> **Records for processing**:
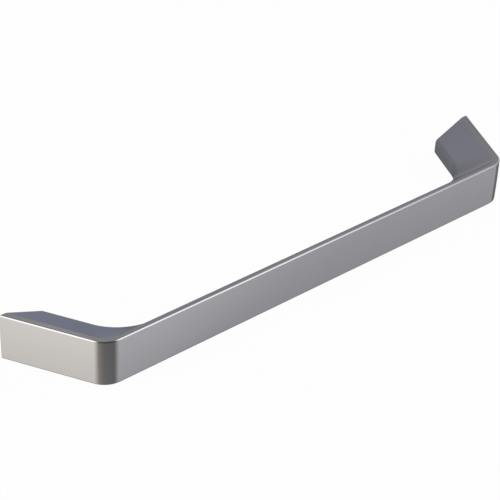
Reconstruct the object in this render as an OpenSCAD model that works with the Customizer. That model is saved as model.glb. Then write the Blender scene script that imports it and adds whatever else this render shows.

==

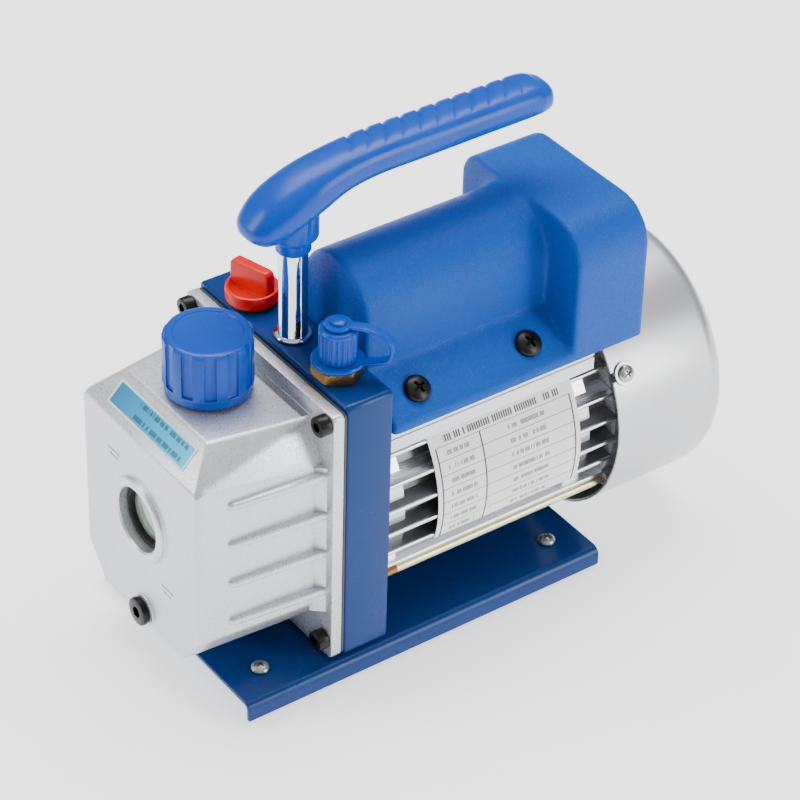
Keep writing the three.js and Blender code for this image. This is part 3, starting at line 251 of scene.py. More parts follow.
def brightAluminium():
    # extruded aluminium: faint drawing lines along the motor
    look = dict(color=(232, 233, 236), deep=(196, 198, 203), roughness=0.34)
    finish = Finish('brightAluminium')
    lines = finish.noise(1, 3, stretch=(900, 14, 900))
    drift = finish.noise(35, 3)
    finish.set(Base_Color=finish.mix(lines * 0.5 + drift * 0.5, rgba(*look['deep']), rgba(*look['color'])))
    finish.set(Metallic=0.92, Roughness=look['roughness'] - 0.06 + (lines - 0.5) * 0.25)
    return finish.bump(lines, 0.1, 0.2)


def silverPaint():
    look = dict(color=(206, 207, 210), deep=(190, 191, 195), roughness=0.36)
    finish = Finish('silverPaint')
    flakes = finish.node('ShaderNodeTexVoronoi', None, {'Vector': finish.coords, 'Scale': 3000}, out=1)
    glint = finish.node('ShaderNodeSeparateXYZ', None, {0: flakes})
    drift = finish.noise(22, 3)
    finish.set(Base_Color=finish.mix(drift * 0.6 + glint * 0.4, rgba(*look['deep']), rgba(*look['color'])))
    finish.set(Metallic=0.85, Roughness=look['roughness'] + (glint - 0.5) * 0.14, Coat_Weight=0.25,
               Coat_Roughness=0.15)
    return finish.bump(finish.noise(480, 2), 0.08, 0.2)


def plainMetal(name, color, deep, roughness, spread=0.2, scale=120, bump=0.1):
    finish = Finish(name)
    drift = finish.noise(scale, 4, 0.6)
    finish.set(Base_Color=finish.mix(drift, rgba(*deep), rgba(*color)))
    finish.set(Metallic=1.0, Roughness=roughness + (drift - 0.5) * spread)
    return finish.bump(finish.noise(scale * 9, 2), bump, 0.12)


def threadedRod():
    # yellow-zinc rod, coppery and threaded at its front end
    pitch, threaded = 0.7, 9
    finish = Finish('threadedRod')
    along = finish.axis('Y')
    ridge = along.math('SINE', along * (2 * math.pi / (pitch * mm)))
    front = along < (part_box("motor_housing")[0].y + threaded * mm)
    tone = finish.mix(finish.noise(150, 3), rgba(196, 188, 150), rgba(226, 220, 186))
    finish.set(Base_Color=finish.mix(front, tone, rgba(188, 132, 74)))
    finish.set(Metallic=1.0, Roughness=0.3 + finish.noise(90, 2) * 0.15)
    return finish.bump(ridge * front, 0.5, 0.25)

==

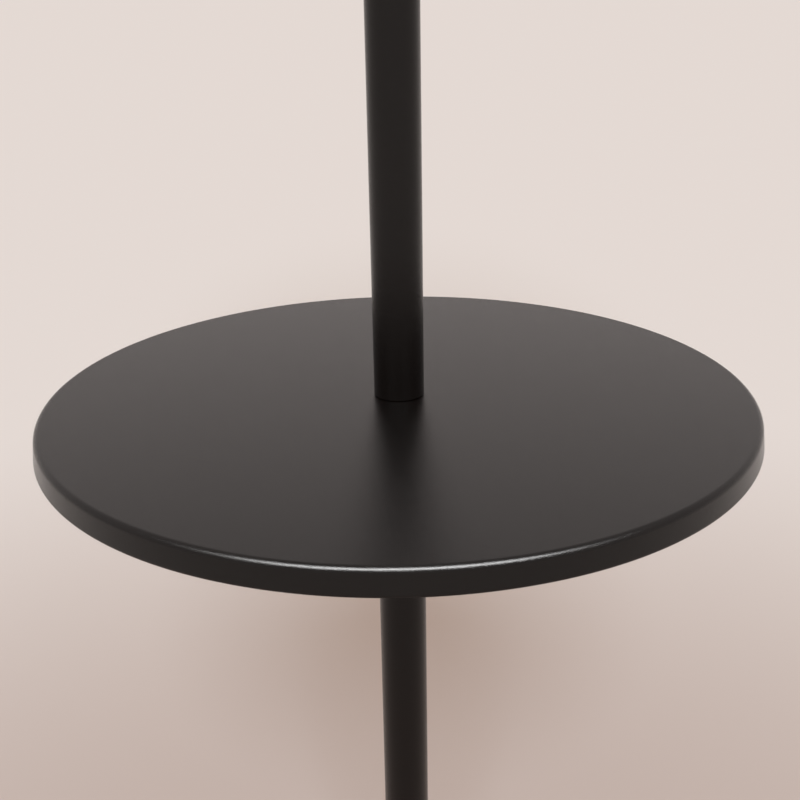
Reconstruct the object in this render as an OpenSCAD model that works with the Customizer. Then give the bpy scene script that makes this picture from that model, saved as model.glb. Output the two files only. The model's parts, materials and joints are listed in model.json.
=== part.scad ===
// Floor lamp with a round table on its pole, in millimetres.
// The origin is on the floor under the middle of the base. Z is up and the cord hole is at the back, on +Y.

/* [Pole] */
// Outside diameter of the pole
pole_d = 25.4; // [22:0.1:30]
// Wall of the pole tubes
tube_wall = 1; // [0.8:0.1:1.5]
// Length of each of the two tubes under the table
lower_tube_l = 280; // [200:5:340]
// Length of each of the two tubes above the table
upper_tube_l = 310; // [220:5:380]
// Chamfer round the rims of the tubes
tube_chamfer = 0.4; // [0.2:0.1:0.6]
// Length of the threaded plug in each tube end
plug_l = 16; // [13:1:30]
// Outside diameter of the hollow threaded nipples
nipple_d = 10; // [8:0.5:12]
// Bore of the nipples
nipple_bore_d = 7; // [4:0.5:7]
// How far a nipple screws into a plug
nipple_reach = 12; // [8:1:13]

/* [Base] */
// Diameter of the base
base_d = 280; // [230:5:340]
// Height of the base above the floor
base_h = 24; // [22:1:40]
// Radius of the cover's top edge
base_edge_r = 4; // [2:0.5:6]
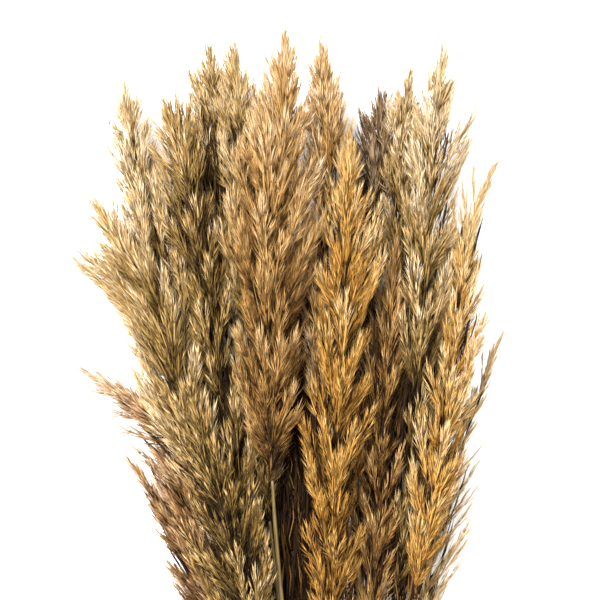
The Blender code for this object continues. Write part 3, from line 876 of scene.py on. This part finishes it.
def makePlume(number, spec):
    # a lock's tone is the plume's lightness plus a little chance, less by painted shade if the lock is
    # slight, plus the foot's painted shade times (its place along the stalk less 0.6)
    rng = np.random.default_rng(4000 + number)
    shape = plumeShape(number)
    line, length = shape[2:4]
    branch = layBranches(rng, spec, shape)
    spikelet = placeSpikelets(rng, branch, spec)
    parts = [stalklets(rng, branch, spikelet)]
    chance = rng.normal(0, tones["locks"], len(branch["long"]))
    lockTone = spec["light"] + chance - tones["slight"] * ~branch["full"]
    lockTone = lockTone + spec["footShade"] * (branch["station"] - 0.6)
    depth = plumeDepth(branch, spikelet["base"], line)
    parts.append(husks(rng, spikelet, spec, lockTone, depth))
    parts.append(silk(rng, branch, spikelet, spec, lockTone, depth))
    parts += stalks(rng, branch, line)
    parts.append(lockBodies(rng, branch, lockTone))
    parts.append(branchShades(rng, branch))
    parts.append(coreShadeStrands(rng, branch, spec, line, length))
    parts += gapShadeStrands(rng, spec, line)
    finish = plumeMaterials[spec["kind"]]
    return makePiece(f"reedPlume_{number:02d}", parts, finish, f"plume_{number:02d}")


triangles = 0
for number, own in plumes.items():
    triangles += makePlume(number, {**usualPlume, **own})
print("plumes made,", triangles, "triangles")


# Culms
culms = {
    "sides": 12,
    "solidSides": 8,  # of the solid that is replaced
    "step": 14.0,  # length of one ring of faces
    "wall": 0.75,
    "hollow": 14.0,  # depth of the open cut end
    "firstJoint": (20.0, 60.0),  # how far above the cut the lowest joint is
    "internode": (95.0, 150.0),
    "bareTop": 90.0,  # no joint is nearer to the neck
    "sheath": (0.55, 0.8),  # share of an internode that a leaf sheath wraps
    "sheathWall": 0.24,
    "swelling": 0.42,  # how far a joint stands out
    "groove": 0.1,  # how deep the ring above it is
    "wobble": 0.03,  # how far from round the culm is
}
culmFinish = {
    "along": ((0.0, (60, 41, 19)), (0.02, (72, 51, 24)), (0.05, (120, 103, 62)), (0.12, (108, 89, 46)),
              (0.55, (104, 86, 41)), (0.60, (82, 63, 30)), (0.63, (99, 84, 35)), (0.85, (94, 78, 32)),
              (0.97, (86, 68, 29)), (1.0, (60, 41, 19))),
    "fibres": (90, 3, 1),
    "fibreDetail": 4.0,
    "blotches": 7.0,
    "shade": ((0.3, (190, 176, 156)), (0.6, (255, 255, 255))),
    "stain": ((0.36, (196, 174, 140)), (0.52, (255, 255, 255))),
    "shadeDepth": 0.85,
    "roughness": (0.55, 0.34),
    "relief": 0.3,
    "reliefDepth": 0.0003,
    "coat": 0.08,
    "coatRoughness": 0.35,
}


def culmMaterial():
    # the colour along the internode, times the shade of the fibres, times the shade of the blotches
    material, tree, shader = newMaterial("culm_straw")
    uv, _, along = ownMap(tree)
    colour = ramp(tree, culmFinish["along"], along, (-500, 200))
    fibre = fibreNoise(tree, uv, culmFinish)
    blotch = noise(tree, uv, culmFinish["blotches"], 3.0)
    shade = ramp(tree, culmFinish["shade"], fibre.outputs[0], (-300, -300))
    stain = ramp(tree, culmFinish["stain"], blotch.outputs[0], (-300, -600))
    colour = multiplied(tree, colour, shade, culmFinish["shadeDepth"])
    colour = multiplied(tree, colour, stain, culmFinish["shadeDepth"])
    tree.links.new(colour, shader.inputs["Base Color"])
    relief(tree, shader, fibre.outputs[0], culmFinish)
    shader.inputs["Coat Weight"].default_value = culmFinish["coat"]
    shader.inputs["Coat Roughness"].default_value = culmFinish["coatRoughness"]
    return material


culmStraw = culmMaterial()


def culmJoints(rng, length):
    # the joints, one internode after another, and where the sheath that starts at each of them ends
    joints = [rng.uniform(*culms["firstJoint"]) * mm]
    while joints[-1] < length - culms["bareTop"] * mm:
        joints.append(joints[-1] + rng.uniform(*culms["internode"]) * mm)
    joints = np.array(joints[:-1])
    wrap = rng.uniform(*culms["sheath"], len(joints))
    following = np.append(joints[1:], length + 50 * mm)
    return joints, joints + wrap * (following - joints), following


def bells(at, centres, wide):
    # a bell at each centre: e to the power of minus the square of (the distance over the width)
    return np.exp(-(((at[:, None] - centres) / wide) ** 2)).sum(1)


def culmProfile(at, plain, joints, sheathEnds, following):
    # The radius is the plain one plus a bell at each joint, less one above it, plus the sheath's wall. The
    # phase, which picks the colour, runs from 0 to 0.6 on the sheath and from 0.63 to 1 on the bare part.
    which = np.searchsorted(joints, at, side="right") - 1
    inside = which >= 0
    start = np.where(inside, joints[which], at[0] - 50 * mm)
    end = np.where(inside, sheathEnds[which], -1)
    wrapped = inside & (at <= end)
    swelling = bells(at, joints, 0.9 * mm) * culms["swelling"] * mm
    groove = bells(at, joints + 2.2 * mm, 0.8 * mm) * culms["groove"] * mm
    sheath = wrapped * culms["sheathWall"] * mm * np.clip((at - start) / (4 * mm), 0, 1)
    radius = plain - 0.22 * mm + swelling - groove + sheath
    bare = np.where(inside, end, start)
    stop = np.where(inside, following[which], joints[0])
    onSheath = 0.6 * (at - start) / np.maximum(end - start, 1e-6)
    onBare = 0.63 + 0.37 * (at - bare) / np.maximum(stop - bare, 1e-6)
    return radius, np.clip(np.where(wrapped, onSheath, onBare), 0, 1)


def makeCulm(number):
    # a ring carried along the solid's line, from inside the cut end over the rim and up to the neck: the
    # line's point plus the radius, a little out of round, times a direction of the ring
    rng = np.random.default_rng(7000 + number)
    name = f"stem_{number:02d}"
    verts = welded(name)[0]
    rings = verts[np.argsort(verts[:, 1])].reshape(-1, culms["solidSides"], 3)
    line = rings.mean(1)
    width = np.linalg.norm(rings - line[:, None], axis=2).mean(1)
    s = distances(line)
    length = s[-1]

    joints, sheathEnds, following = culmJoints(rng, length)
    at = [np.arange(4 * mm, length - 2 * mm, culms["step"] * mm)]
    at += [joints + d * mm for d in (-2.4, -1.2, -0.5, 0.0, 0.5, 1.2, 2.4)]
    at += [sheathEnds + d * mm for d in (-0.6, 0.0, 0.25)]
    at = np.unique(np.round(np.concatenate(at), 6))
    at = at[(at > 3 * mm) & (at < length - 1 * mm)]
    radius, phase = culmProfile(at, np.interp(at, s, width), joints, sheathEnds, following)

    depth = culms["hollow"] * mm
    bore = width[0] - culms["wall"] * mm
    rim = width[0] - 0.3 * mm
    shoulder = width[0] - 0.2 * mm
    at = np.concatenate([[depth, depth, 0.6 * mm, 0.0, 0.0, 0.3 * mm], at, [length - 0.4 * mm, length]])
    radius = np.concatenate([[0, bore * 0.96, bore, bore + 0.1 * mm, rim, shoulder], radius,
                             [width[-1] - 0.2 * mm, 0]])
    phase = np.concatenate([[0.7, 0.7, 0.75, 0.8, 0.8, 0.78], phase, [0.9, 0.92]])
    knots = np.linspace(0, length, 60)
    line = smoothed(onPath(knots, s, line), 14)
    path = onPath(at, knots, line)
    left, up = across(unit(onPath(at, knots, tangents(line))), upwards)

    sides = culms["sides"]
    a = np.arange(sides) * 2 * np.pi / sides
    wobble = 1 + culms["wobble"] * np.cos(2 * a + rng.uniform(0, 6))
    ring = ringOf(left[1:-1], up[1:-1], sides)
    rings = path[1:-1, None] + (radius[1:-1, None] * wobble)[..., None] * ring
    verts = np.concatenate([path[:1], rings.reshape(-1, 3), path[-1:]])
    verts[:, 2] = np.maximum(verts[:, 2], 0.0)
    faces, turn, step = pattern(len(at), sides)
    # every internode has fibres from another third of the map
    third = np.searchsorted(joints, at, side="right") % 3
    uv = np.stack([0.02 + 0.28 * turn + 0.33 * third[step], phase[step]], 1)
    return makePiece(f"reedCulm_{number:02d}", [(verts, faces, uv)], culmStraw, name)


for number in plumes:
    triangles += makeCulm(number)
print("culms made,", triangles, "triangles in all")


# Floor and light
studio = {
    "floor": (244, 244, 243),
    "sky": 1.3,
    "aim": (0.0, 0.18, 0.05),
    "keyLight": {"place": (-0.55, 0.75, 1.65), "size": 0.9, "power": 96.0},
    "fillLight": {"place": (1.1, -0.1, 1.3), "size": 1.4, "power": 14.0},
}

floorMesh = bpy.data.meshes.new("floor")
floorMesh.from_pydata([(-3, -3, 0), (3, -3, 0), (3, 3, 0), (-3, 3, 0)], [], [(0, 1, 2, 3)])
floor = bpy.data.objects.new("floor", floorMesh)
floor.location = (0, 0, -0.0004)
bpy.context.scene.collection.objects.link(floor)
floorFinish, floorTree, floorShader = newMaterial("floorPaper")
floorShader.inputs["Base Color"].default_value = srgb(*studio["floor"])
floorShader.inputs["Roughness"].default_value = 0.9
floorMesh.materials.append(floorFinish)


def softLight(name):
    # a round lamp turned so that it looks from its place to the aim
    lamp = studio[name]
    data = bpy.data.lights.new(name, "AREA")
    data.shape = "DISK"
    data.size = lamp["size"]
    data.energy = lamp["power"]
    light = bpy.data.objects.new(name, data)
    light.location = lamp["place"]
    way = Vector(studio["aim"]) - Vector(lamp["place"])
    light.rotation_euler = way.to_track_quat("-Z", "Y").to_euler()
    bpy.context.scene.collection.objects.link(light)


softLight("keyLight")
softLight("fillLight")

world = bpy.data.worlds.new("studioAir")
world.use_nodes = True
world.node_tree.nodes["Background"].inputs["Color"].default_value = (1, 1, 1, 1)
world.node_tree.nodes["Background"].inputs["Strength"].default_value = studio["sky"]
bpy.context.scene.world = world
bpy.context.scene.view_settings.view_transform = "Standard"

> **Requirement**:
Everything from the line that contains "listed in model.json." through the line that contains "back, on +Y." is to be transcribed exactly, and nothing outside that range.

> **Written response**:
Reconstruct the object in this render as an OpenSCAD model that works with the Customizer. Then give the bpy scene script that makes this picture from that model, saved as model.glb. Output the two files only. The model's parts, materials and joints are listed in model.json.
=== part.scad ===
// Floor lamp with a round table on its pole, in millimetres.
// The origin is on the floor under the middle of the base. Z is up and the cord hole is at the back, on +Y.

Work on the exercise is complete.